> [EXERCISE INSTRUCTIONS] Write out the full listing again, exactly as it stands.

-------- SUPPLIED INFORMATION

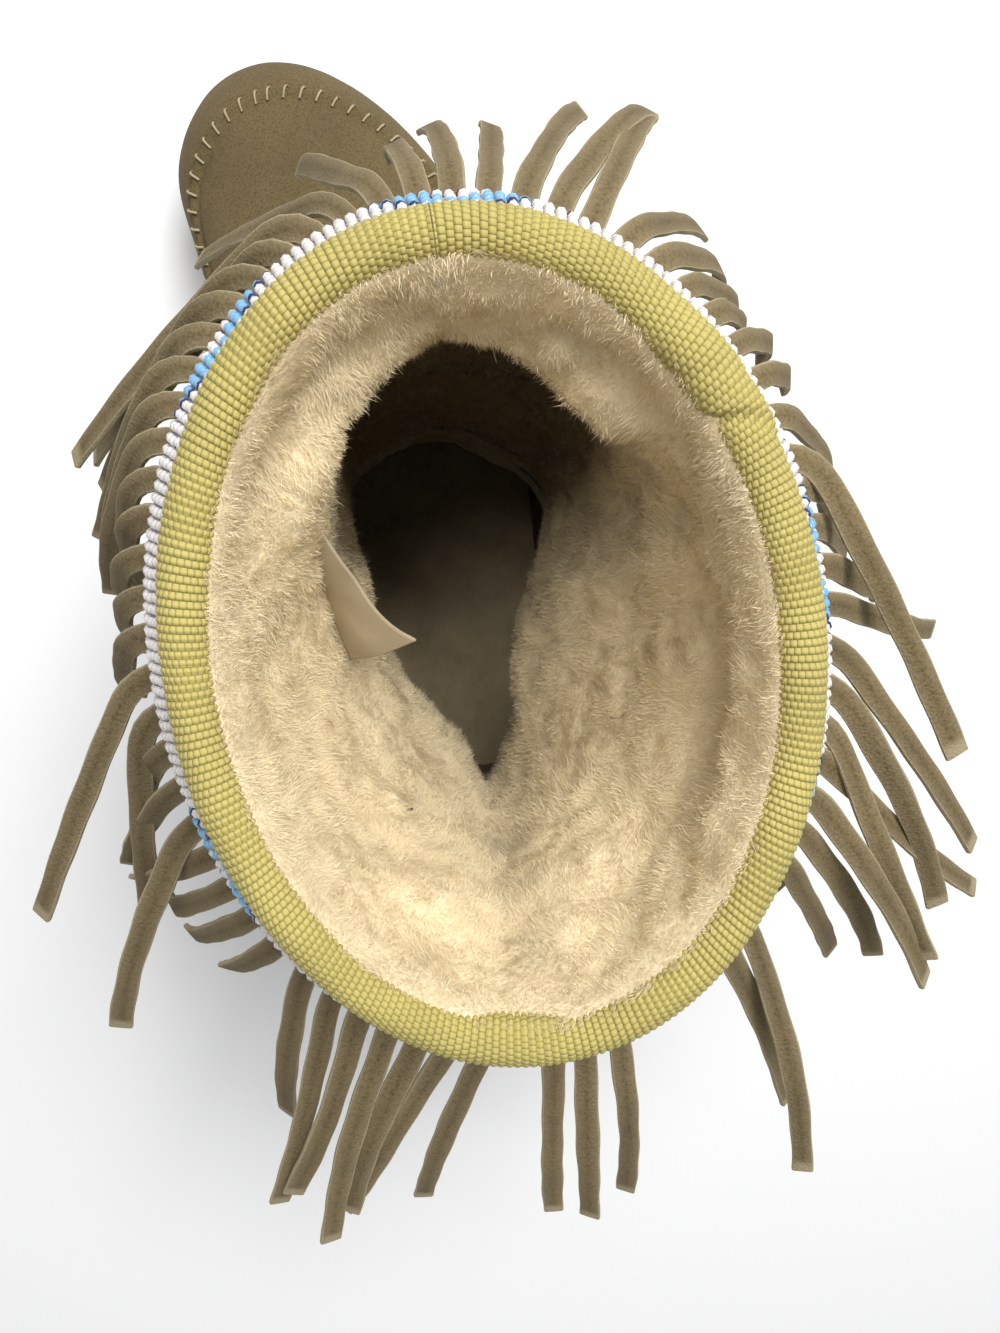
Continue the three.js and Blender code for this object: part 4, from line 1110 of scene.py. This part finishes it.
class BOOT_OT_stage(bpy.types.Operator):
    """Pale floor, soft light and the camera at the photo's angle"""
    bl_idname = "boot.stage"
    bl_label = "Stage"

    floor_size = 3000.0
    sky_colour, sky_strength = (0.97, 0.985, 1.0, 1), 0.35
    # Name, place, aim, power, size
    lamps = [("key", (-0.38, -0.46, 1.12), (0, -0.04, 0.2), 13.0, 0.5),
             ("top", (0.03, -0.38, 1.3), (0, -0.03, 0.05), 2.6, 0.3)]
    # Focal length and height of the photo's frame in its pixels, and the sensor's size
    focal, frame_height, sensor = 984.0, 1333.0, 36.0
    camera_place = (-0.00208, -0.07048, 0.408)
    camera_back, camera_right = (0.0190, -0.1614, 0.9867), (-0.9593, 0.2751, 0.0635)

    def execute(self, context):
        scene = context.scene
        size = self.floor_size
        corners = [(-size, -size, 0), (size, -size, 0), (size, size, 0), (-size, size, 0)]
        build("floor", corners, np.array([[0, 1, 2, 3]]), material("floor", FLOOR_COLOUR), stage=True)
        world = bpy.data.worlds.new("studio")
        scene.world = world
        world.use_nodes = True
        sky = world.node_tree.nodes["Background"]
        sky.inputs["Color"].default_value = self.sky_colour
        sky.inputs["Strength"].default_value = self.sky_strength
        for name, place, aim, power, extent in self.lamps:
            lamp = bpy.data.lights.new(name, "AREA")
            lamp.energy, lamp.size = power, extent
            holder = bpy.data.objects.new(name, lamp)
            holder.location = place
            holder.rotation_euler = (Vector(aim) - Vector(place)).to_track_quat("-Z", "Y").to_euler()
            scene.collection.objects.link(holder)
        back = Vector(self.camera_back).normalized()
        right = Vector(self.camera_right)
        right = (right - back * right.dot(back)).normalized()
        camera = bpy.data.cameras.new("photo")
        camera.lens = self.focal * self.sensor / self.frame_height
        camera.clip_start = 0.01
        holder = bpy.data.objects.new("photo", camera)
        turned = Matrix((right, back.cross(right), back)).transposed().to_4x4()
        holder.matrix_world = Matrix.Translation(self.camera_place) @ turned
        scene.collection.objects.link(holder)
        scene.camera = holder
        scene.view_settings.view_transform = "Standard"
        return {"FINISHED"}


class BOOT_PT_panel(bpy.types.Panel):
    """Sizes, colours and pieces of the boot"""
    bl_idname = "BOOT_PT_panel"
    bl_label = "Mukluk boot"
    bl_space_type = "VIEW_3D"
    bl_region_type = "UI"
    bl_category = "Boot"

    def draw(self, context):
        for group in (context.scene.boot_sizes, context.scene.boot_colours):
            for key in group.__annotations__:
                self.layout.prop(group, key)
        for operator in OPERATORS:
            self.layout.operator(operator.bl_idname)


OPERATORS = (BOOT_OT_upper, BOOT_OT_sole, BOOT_OT_binding, BOOT_OT_beads, BOOT_OT_fringe, BOOT_OT_lining,
             BOOT_OT_tab, BOOT_OT_stage)
CLASSES = (BootSizes, BootColours) + OPERATORS + (BOOT_PT_panel,)


def register():
    for cls in CLASSES:
        bpy.utils.register_class(cls)
    bpy.types.Scene.boot_sizes = bpy.props.PointerProperty(type=BootSizes)
    bpy.types.Scene.boot_colours = bpy.props.PointerProperty(type=BootColours)


def unregister():
    del bpy.types.Scene.boot_sizes, bpy.types.Scene.boot_colours
    for cls in reversed(CLASSES):
        bpy.utils.unregister_class(cls)


def main():
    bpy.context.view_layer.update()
    register()
    bpy.ops.boot.upper()
    bpy.ops.boot.sole()
    bpy.ops.boot.binding()
    bpy.ops.boot.beads()
    bpy.ops.boot.fringe()
    bpy.ops.boot.lining()
    bpy.ops.boot.tab()
    bpy.ops.boot.stage()


if __name__ == "__main__":
    main()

----------------

> [TASK RESPONSE]
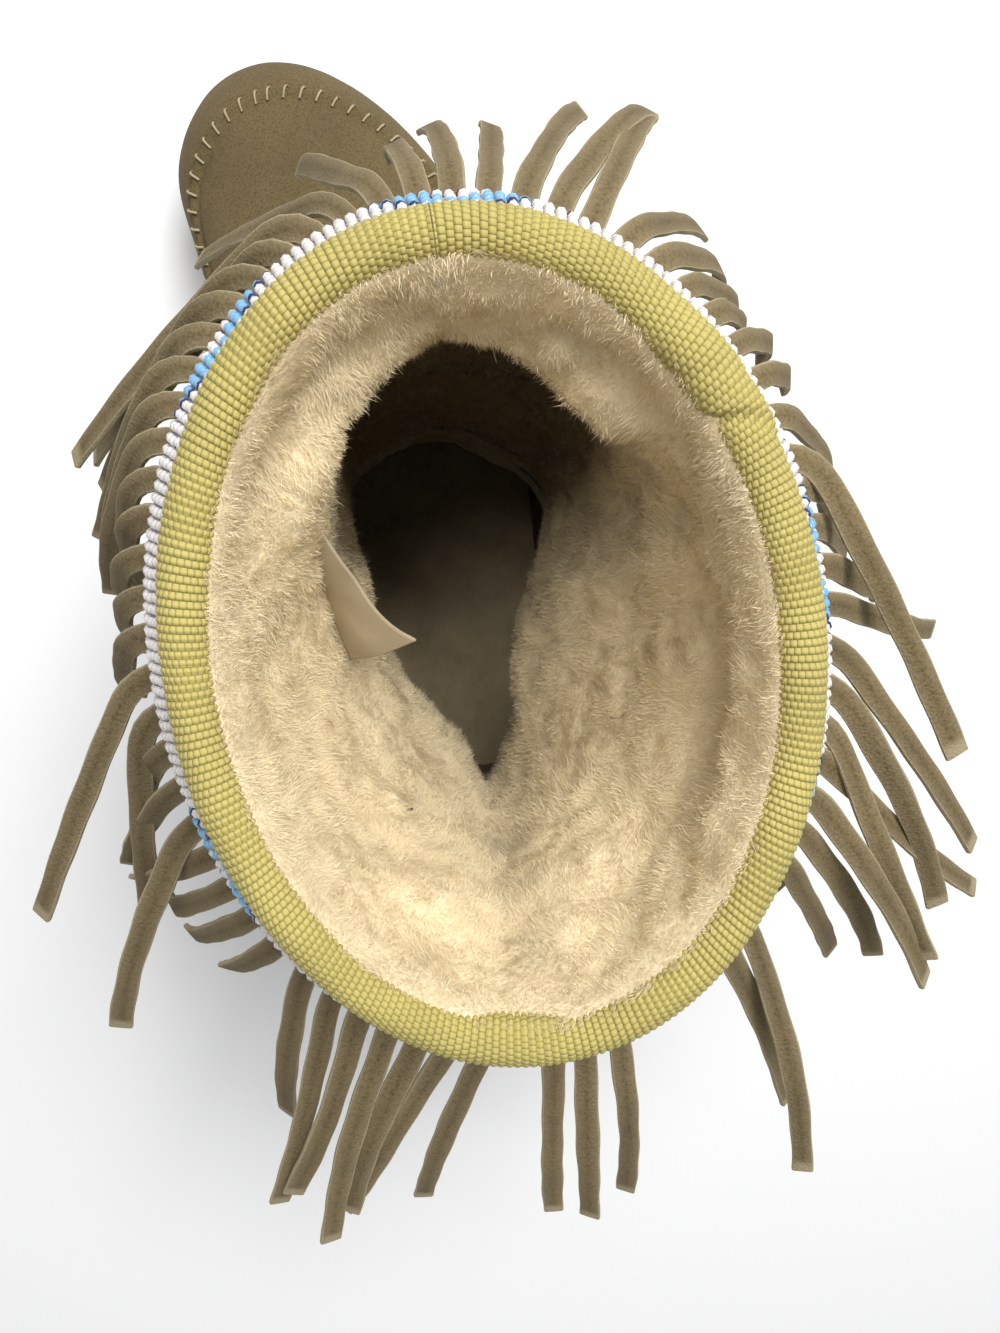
Continue the three.js and Blender code for this object: part 4, from line 1110 of scene.py. This part finishes it.
class BOOT_OT_stage(bpy.types.Operator):
    """Pale floor, soft light and the camera at the photo's angle"""
    bl_idname = "boot.stage"
    bl_label = "Stage"

    floor_size = 3000.0
    sky_colour, sky_strength = (0.97, 0.985, 1.0, 1), 0.35
    # Name, place, aim, power, size
    lamps = [("key", (-0.38, -0.46, 1.12), (0, -0.04, 0.2), 13.0, 0.5),
             ("top", (0.03, -0.38, 1.3), (0, -0.03, 0.05), 2.6, 0.3)]
    # Focal length and height of the photo's frame in its pixels, and the sensor's size
    focal, frame_height, sensor = 984.0, 1333.0, 36.0
    camera_place = (-0.00208, -0.07048, 0.408)
    camera_back, camera_right = (0.0190, -0.1614, 0.9867), (-0.9593, 0.2751, 0.0635)

    def execute(self, context):
        scene = context.scene
        size = self.floor_size
        corners = [(-size, -size, 0), (size, -size, 0), (size, size, 0), (-size, size, 0)]
        build("floor", corners, np.array([[0, 1, 2, 3]]), material("floor", FLOOR_COLOUR), stage=True)
        world = bpy.data.worlds.new("studio")
        scene.world = world
        world.use_nodes = True
        sky = world.node_tree.nodes["Background"]
        sky.inputs["Color"].default_value = self.sky_colour
        sky.inputs["Strength"].default_value = self.sky_strength
        for name, place, aim, power, extent in self.lamps:
            lamp = bpy.data.lights.new(name, "AREA")
            lamp.energy, lamp.size = power, extent
            holder = bpy.data.objects.new(name, lamp)
            holder.location = place
            holder.rotation_euler = (Vector(aim) - Vector(place)).to_track_quat("-Z", "Y").to_euler()
            scene.collection.objects.link(holder)
        back = Vector(self.camera_back).normalized()
        right = Vector(self.camera_right)
        right = (right - back * right.dot(back)).normalized()
        camera = bpy.data.cameras.new("photo")
        camera.lens = self.focal * self.sensor / self.frame_height
        camera.clip_start = 0.01
        holder = bpy.data.objects.new("photo", camera)
        turned = Matrix((right, back.cross(right), back)).transposed().to_4x4()
        holder.matrix_world = Matrix.Translation(self.camera_place) @ turned
        scene.collection.objects.link(holder)
        scene.camera = holder
        scene.view_settings.view_transform = "Standard"
        return {"FINISHED"}


class BOOT_PT_panel(bpy.types.Panel):
    """Sizes, colours and pieces of the boot"""
    bl_idname = "BOOT_PT_panel"
    bl_label = "Mukluk boot"
    bl_space_type = "VIEW_3D"
    bl_region_type = "UI"
    bl_category = "Boot"

    def draw(self, context):
        for group in (context.scene.boot_sizes, context.scene.boot_colours):
            for key in group.__annotations__:
                self.layout.prop(group, key)
        for operator in OPERATORS:
            self.layout.operator(operator.bl_idname)


OPERATORS = (BOOT_OT_upper, BOOT_OT_sole, BOOT_OT_binding, BOOT_OT_beads, BOOT_OT_fringe, BOOT_OT_lining,
             BOOT_OT_tab, BOOT_OT_stage)
CLASSES = (BootSizes, BootColours) + OPERATORS + (BOOT_PT_panel,)


def register():
    for cls in CLASSES:
        bpy.utils.register_class(cls)
    bpy.types.Scene.boot_sizes = bpy.props.PointerProperty(type=BootSizes)
    bpy.types.Scene.boot_colours = bpy.props.PointerProperty(type=BootColours)


def unregister():
    del bpy.types.Scene.boot_sizes, bpy.types.Scene.boot_colours
    for cls in reversed(CLASSES):
        bpy.utils.unregister_class(cls)


def main():
    bpy.context.view_layer.update()
    register()
    bpy.ops.boot.upper()
    bpy.ops.boot.sole()
    bpy.ops.boot.binding()
    bpy.ops.boot.beads()
    bpy.ops.boot.fringe()
    bpy.ops.boot.lining()
    bpy.ops.boot.tab()
    bpy.ops.boot.stage()


if __name__ == "__main__":
    main()